Born in 1958 in Riga, Latvia, Inta Ruka grew up with her mother in a rented apartment in modest circumstances and trained as a seamstress. Given a camera as a graduation present by her mother, she has devoted herself to photography ever since. With the camera her shyness disappeared. She joined the photo group Ogre and learned the trade.

In the early 1980s, Ruka travelled to her mother’s native village, Balvi, near the Russian border, to take photographs. Following the postman around on bicycle, she met all the villagers. The photographs resulted in the series My Country People (1983-2000), which became Ruka’s international breakthrough when she represented Latvia at the 1999 Venice Biennale.

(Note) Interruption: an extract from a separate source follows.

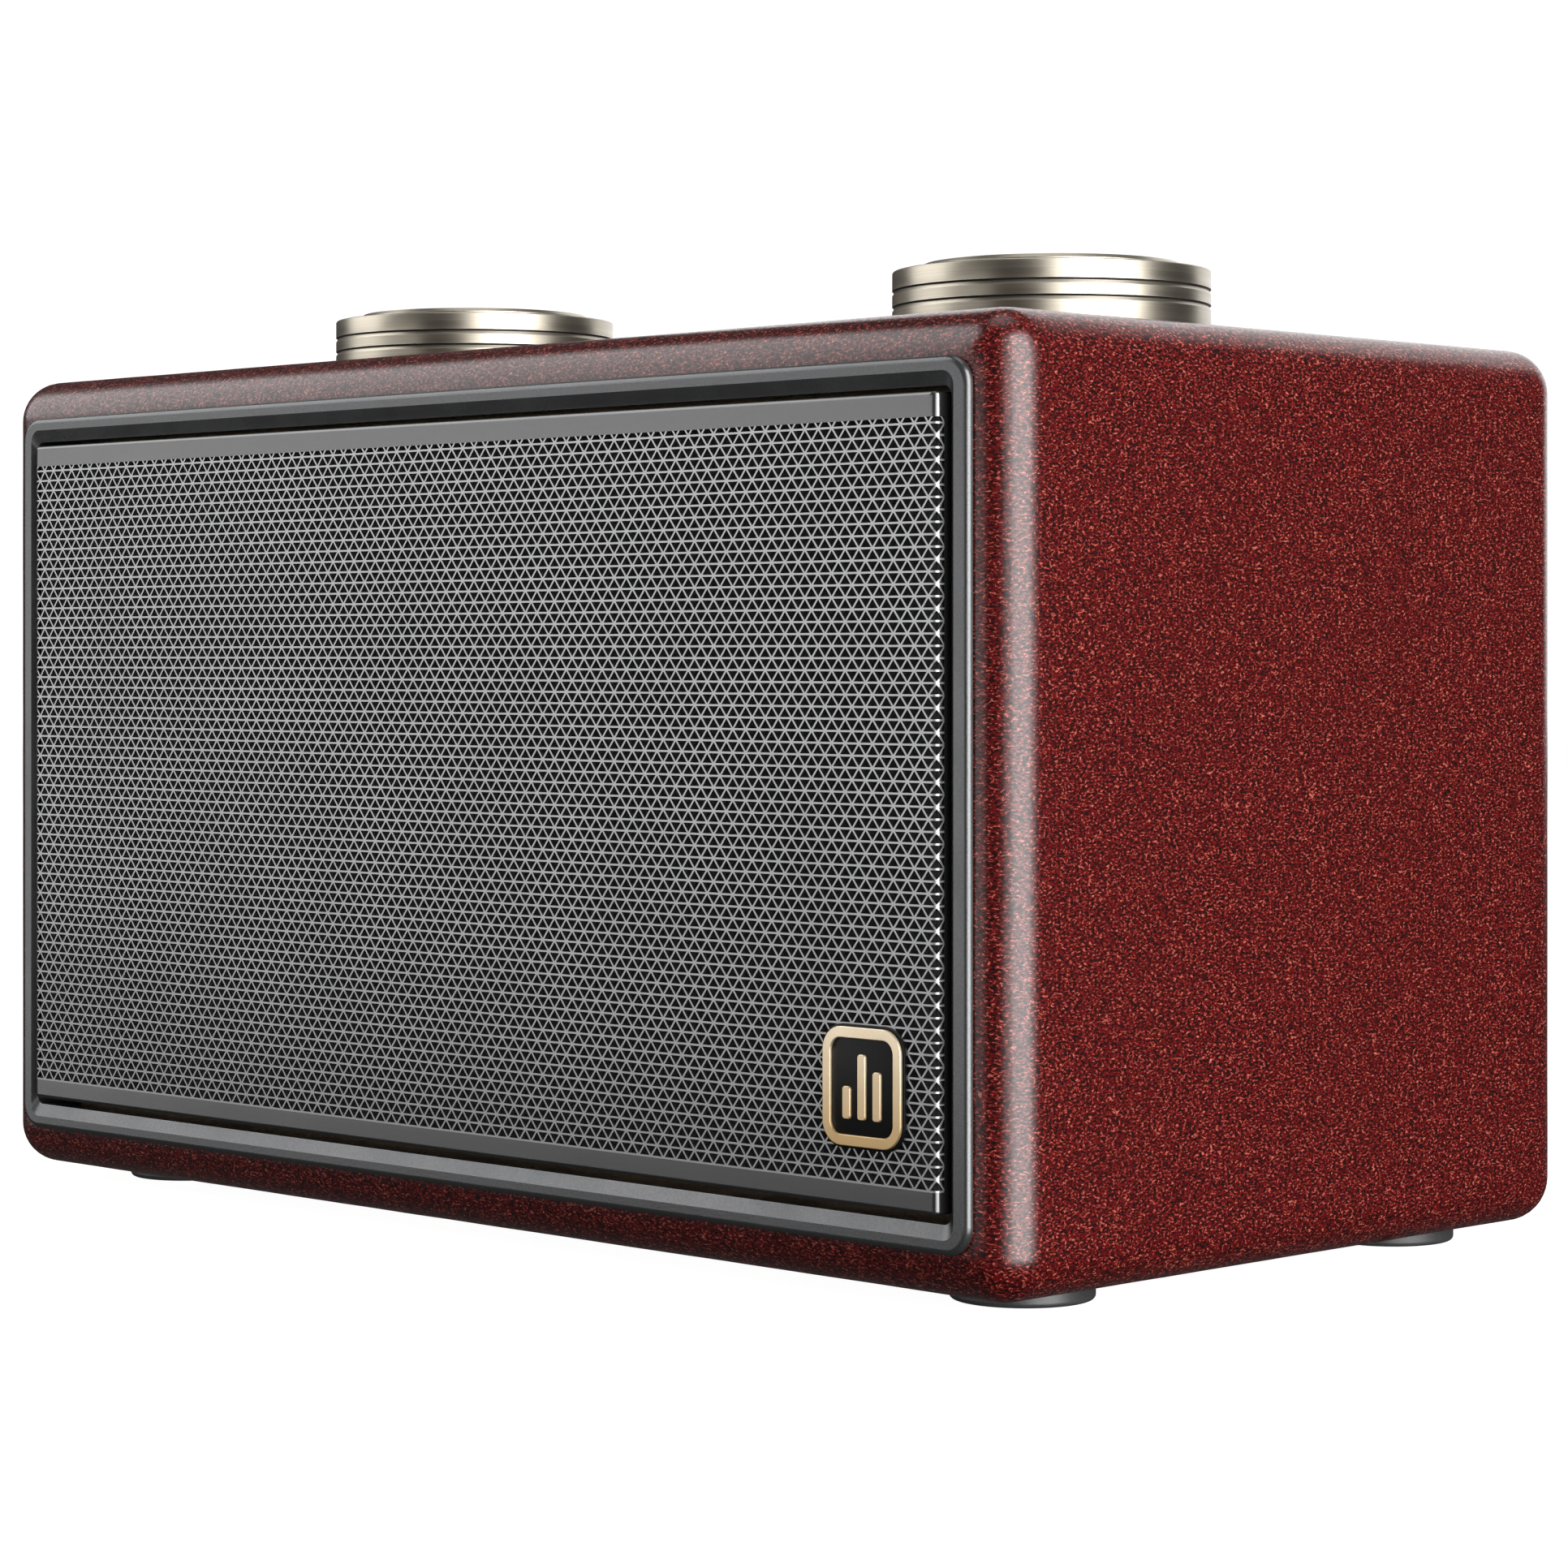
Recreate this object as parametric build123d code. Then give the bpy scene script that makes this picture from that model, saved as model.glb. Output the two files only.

Like the Swedish photographer Sune Jonsson (1930-2009), Inta Ruka depicts a world that is about to disappear. She works like a documentary photographer but has her own approach. Nor primarily concerned with documenting society, she is more interested in people and in meetings. Respect for other people’s life stories is what characterises Ruka’s portraits. Before she photographs someone, she meets them, talks to them and waits for the right moment. Every sitter receives a copy of the portrait and sometimes she meets them several times and takes new portraits. Some of the pictures are accompanied by handwritten captions, resembling short stories.

Each portrait requires trust. And the people in Ruka’s photographs trust her because they share the same experiences and the same background. She has a unique ability to make people open up and talk about their lives. Her portraits do not appeal for compassion but convey the sense that everyone has an important story to tell.

She is an autodidact and still makes prints of her images at home

Inta Ruka is contemporary with Maud Nycander, one of Sweden’s most prominent documentary filmmakers. They ran into one another in Riga some years ago and have been friends ever since. After a few years of friendship, Nycander began filming Ruka and in her documentary The Photographer from Riga (2009), she presents Inta Ruka’s life story. In Nycander’s new documentary, Road’s End (2013) – with Lars Tunbjörk as the photographer – we meet Daina, one of the women Ruka has photographed for several years. Through Inta’s and Maud’s friendship, issues of love, children, happiness and sorrow are addressed. The documentary Road’s End will be premiered at Fotografiska.

Inta Ruka has never worked as a press photographer, only with her own projects. The slow process appeals to her. She is an autodidact and still makes prints of her images at home. She uses a classic Rolleiflex camera, always on a tripod, and works in natural light.

Inta Ruka is one of Latvia’s most important photographers. She has held several successful exhibitions in, among others, the UK, France, Holland and Germany, and is represented in numerous international collections. In addition to My Country People, Ruka has produced the series People I Happened to Meet (1988, 2000-2004) and Amalias Street 5 (2004-2008). The exhibition You and Me presents a unique selection of Inta Ruka’s work.

– Maria Patomella, curator

All the photographs in the exhibition were printed by Inta Ruka on silver gelatin paper.